Now the question…to check or not to check.  My instinct after 13 years of traveling has always been to carry everything!  I pack so well, I can fit 5 days of clothes in my carry-on and not even need to iron! (ok, well, maybe a little steaming in the hotel bathroom). After this experience, my thoughts were mainly around giving the space, I don’t really need, to someone who really does.  I also started thinking about all the hassle associated with carrying this bag around for hours has on me.

There are so many inconveniences associate with carry-on bags.  First, I am always rushing to the gate to make sure I get overhead space.  I’m fighting with the bag when trying to find a place to eat dinner.  The elevator is always so slow at the lounge, forcing me to carry my heavy bag up several flights of stairs.  And half the time I’m on regional jets that make me gate side check anyway.  Why on earth do we do this?

Let’s face it, carrying on your bag is the norm for those of us who travel weekly.  I challenge you to try to check a couple times and share your experience.  I would bet that you’ll find the entire flying experience from security to deplaning to be a lot more relaxing and who knows, maybe you made someone else’s day for that truly fragile, sentimental, or valuable item that just can’t go down below.

10 Comments on “To Check, or not to check: that is the question

  1. First and foremost, how charitable of you to think of someone else! What a kind gesture to give your space in the overhead to that family. Next the reason I hear most for not checking one’s bag is fear of the bag getting lost. Maybe I am lucky, but in traveling as a consultant for over 20 years and checking my bag each and every time, my bag has been lost twice. One of the losses was on my trip home so it really didn’t matter that I got it the next day. Not bad odds!! Just thought I would share.

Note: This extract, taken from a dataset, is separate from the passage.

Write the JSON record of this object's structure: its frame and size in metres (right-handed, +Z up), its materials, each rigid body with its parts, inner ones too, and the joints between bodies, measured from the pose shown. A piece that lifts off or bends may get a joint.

  2. I don’t travel nearly as much as you but I’m up to almost once a month. I always check to reduce the amount of stuff I have to drag with me (getting the free bags everywhere for being active duty helps, plus packing a uniform and civiies isn’t easy in a carryon). I’ve been a Delta flier my whole life and have only had a bag miss me once. After they began guaranteeing your bag on the belt within 20 minutes or you get miles I feel like the bags have been available much more quickly.

    American offered me a promotion for gold status this year which got me to give them a try. I may need to start carrying on because American’s timeliness is terrible. At DCA a few weeks ago it was easily 45 minutes after arrival before the bags were available. That’s my two cents.

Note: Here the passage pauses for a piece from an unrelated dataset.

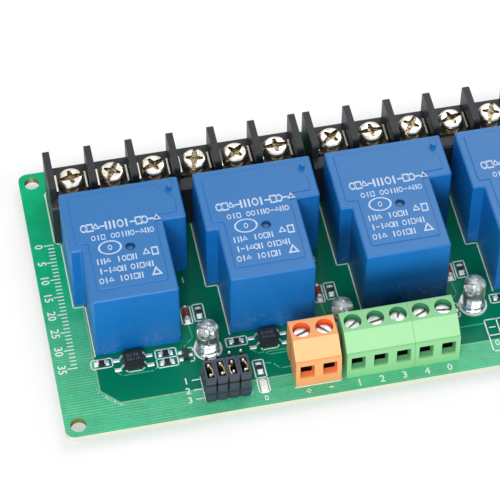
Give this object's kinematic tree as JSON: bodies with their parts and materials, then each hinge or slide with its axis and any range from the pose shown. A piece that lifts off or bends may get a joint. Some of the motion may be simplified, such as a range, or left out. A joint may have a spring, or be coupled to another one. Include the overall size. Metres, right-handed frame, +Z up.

  3. Nope. I won’t, I won’t, I won’t check a bag unless I absolutely must. Other than the not exactly theoretical chance of losing luggage, here are some less obvious reasons why:
    1. Rushing make a connection can become a fool’s errand. On more than one occasion, I made a flight that my luggage did not. On two of those occasions, my luggage didn’t show up until Wednesday, one day before I was to fly back home.
    2. Checked luggage will often disqualify you from one of the best perks of frequent flying – jumping an earlier flight. Finishing up early on Thursday can mean beating the rush home. Late afternoon flights on Thursday are often packed with fellow business travelers, sometimes with higher frequent flier status. Manage to make it to the airport at 2 for your 6pm flight? Try jumping an earlier one. Often, you are doing the airline a favor as the 2pm is likely undersold while the latter flight is oversold or filled with rebooking. Be aware, however, that the first question will always be: did you check any luggage? Answer yes and you are taking the later flight.
    3. Have to fly in on a Sunday night? Would love for your bag to already be in the carousel? Fuggetaboutit. Late evening baggage handlers are never very motivated to break a sweat unloading the last flight of the night. Especially if that flight landed two hours late. Not only are you stuck waiting for your bag, that wait may cost you a trip to the rental car counter if you are too delayed.


  4. I didn’t know you had a blog! Todd only does carry on because he travels so frequently! I only check because I basically pack everything in my closet!


    • Yep, the blog has been around for over 8 years, but I had to turn it off when at my last company. Back up and running. Well Todd knows the daily routine of dragging bags through the terminal…it’s just a thought. 🙂


  5. The key to checking your bag is not to pack anything in that bag that you cannot or do not want to lose. i have checked bags around the world and only lost one in 20 years. but when you lose important items it hits home really hard. for me it depends on the type of trip.